Gliosarcoma, a histopathological variant of glioblastoma, is defined by clonal biphasic differentiation into gliomatous and sarcomatous components. The underlying molecular mechanisms driving the transformation of glioblastoma to gliosarcoma are unclear. We observed a patient with glioblastoma that transformed to gliosarcoma at disease recurrence, and further evolved to an osteosarcoma at second disease relapse. Our objectives were to characterize the molecular mechanisms of tumor progression associated with phenotypic transformations.
Tumor samples were collected at all three stages, and RNA sequencing was performed to capture the transcriptomic profiles. Sequential clonal evolution was confirmed by maintenance of identical PTEN mutation throughout the transformations. Applying EdgeR, DEseq2 and limma/voom to the data, we derived approximately 7,000 differentially-expressed genes by mutual comparisons between disease stages.

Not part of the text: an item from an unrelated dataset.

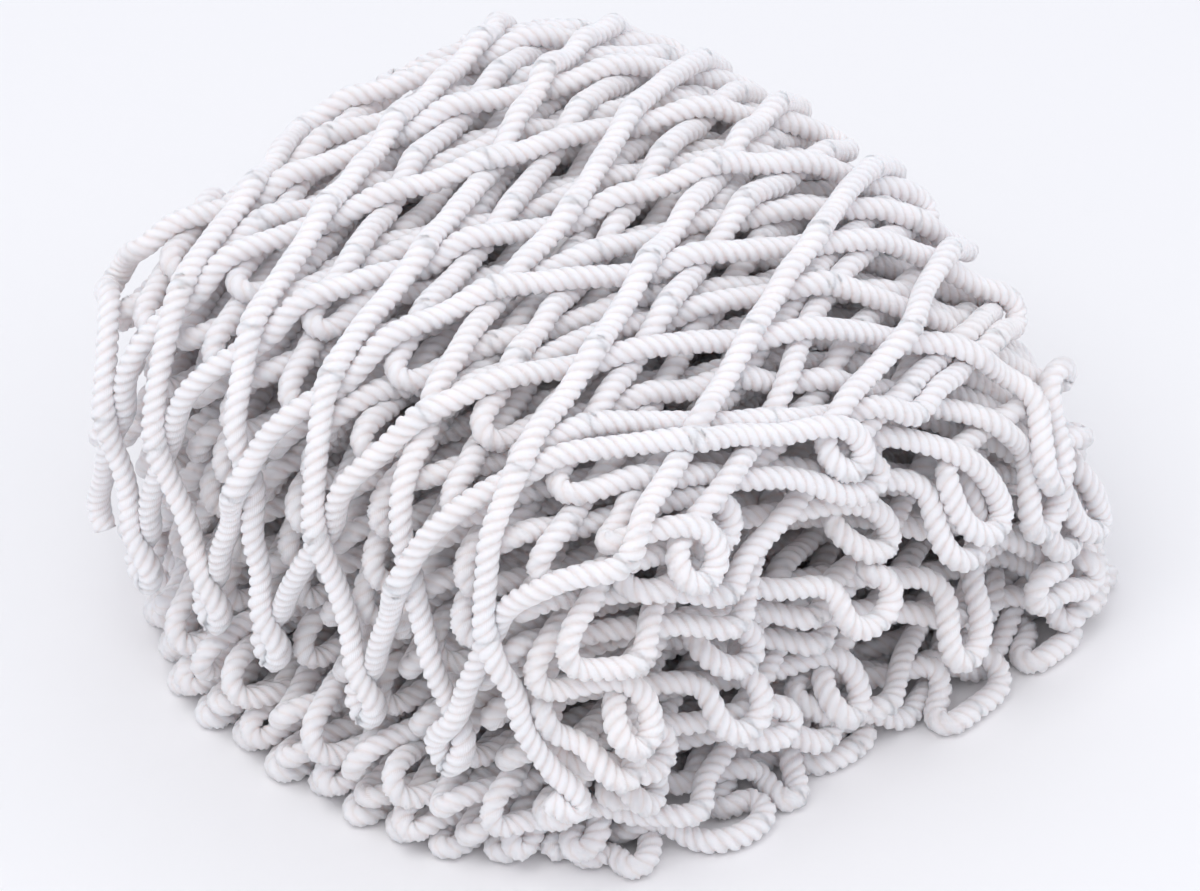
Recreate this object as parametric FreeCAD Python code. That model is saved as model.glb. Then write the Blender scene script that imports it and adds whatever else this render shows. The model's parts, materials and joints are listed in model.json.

Functional analysis identified TGFB1 as a key regulator driving the tumor transformation -- a signature of 600 TGFB target genes and TGFB signaling pathways were upregulated. An active mesenchymal signature and significant increase in expression of mesenchymal transcriptional regulators (SNAI2, TWIST1) was observed at gliosarcoma stage. In addition, cellular migratory and angiogenic signatures were enhanced in the gliosarcoma stage. During transformation to gliosarcoma, neuronal developmental pathways, notch signaling, and PDGF signaling decreased. These results were validated via an independent external GBM and gliosarcoma dataset. The third stage of the tumor transformation was additionally characterized by upregulation of RUNX2 transcriptional regulator and an osteosarcoma network. These findings will be confirmed by examining additional primary and secondary gliosarcomas, and de novo osteosarcoma.